Of course, the best solution is still to implement a uniform ISA. If a lower performance is accepted, the execution of the AVX-512 instructions can be implemented at a negligible additional cost over the previous x86_64 ISA.

What has scared the E-cores designers into not implementing AVX-512 was not the execution part, but the instruction decoding part. The instruction decoder for x86_64 is already horrendously complicated when many instructions must be decoded concurrently in a single clock cycle and adding the need to handle the completely distinct encoding of the AVX-512 makes it even more complicated.

Nonetheless, the competition from AMD has eventually forced Intel to give up in their attempt of reducing production costs by saving die area with a simpler instruction decoder in the E-cores, so the E-cores of Nova Lake will have the same ISA as its P-cores.


And what happens when E-core decoder encounters the AVX-512 instruction set?
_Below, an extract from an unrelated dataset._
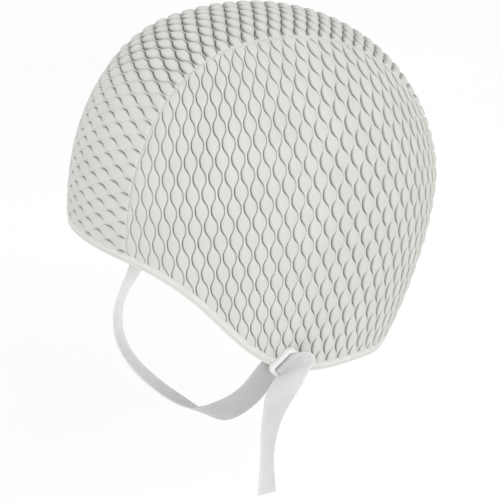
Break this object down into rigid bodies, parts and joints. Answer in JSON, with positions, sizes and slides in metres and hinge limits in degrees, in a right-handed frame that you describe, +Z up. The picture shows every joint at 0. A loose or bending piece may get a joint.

Does this mean that E-cores will have to implement some sort of (downsized) vectorized execution engine too? Otherwise, I don't see how this would work. Migrating on the HW core level would be too complicated.


> When an invalid instruction exception occurs, it is very easy to identify whether the invalid instruction was an AVX-512 instruction, because those start with a prefix different from any other instructions.

You're missing the point: the processes executing AVX-512 do not have any particularly strong requirement for AVX-512 instructions, they're just optimistically using them to improve performance because CPUID claimed they were supported. It would be pathologically bad behavior to control scheduling behavior with this, because in practice it would result in things like glibc deciding to use AVX-512 for string functions resulting in every program that uses memcpy (i.e. every program) not being allowed to be scheduled on the little cores.